"Esto no quiere decir que se deba contemplar pasivamente el proceso electoral". (Ilustración: Giovanni Tazza)
"Esto no quiere decir que se deba contemplar pasivamente el proceso electoral". (Ilustración: Giovanni Tazza)
Diego Macera

En su libro “El arte de hacer menos”, Ari Meisel cuenta que él mantenía una carrera profesional exitosa, pero el costo era un ritmo de trabajo extenuante que lo llevó cerca del colapso mental y físico. Confrontado con su propia fragilidad, abandonó todo. Desde entonces, Meisel se dedica a escribir y asesorar personas sobre distintas maneras de lograr mejores resultados con estrategias más inteligentes, menos intensivas en trabajo, y que evitan lo que no saben hacer bien.

Algo de esta sabiduría puede aplicarse al frenesí que han despertado los resultados de la primera vuelta electoral peruana. Con la altísima polarización y el país en juego, organizaciones e individuos han saltado o pretenden saltar a la arena política para ayudar a que su preferencia electoral prime sobre el contrincante. En la gran mayoría de casos, estos son esfuerzos bienintencionados y perfectamente naturales: si nos preocupa que determinado candidato o candidata vaya a causar un daño tremendo, incluso lo moralmente responsable será remangarse la camisa y poner manos a la obra para contribuir –en la medida de nuestras posibilidades y con transparencia– a que no se materialice el peor escenario.

Sin embargo, y a menos que esté muy bien calibrado, el ímpetu puede lograr el resultado contrario.
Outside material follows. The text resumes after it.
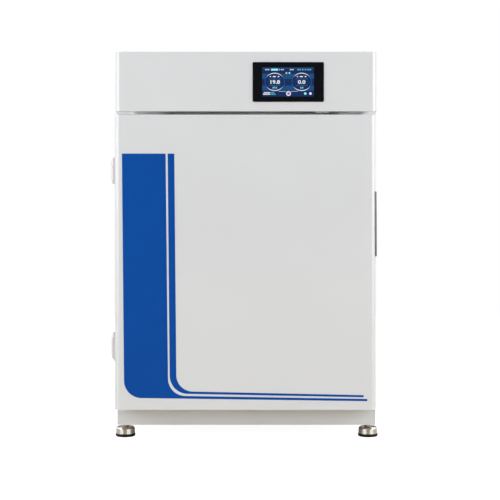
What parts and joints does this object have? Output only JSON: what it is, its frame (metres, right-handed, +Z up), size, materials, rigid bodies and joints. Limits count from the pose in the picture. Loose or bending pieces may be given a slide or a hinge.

Un primer punto sensible es distinguir a las instituciones o personas que pueden meterse de lleno al activismo político de las que no pueden o deben. Un ejemplo claro es la prensa: los espacios editoriales y de opinión no deben confundirse con las coberturas objetivas. Es humanamente imposible limpiarse de todo sesgo, pero una prensa abiertamente activista pierde seriedad e impacto. Al final, si de influir se trata, la credibilidad del medio será siempre lo más importante.

Otro ejemplo son las organizaciones privadas o de la sociedad civil –grandes o chicas– que, dado lo que hay en juego, desean ser proactivos a favor de lo que creen correcto. Lamentablemente, en el apuro, la inexperiencia en estas lleva a muchos a cometer errores que son gustosamente aprovechados por el partido rival.

Cualquier organización o persona tiene el derecho de respaldar transparentemente a quien prefiera, pero cuando estos respaldos son insensibles, polarizadores, o carecen de un mínimo de empatía por las preocupaciones del otro, suelen tener el efecto contrario. Y la construcción de un marco apropiado para entendernos a nosotros mismos y ser efectivos en la comunicación –desde la psicología, sociología, y demás herramientas– no se hace en pocas semanas. Lo mismo aplica para quienes desde las redes sociales desmerecen o agreden a quienes no coinciden con su preferencia electoral: solo están proveyendo de material al bando contrario. En política, el abrazo del oso es bien conocido y hay sumas que restan.

Esto no quiere decir que se deba contemplar pasivamente el proceso electoral. Por el contrario, el país necesita ciudadanía políticamente involucrada. Y hacer mejor lo que ya sabemos hacer bien es quizá el modo más indicado de contribuir. Desde los medios de comunicación, informando con veracidad sobre las fortalezas y riesgos de cada opción política. Desde las asociaciones sindicales y empresariales, defendiendo con transparencia los intereses legítimos de sus miembros frente a malas ideas de política. Desde las universidades, asociaciones profesionales y centros de investigación, analizando las propuestas de campaña con seriedad. La política profesional que la hagan los políticos.

A pesar de las buenas intenciones y de la preocupación real que pueda despertar algún candidato o candidata, como diría Ari Meisel, si no tenemos las herramientas indicadas, a veces hacer menos es lograr más.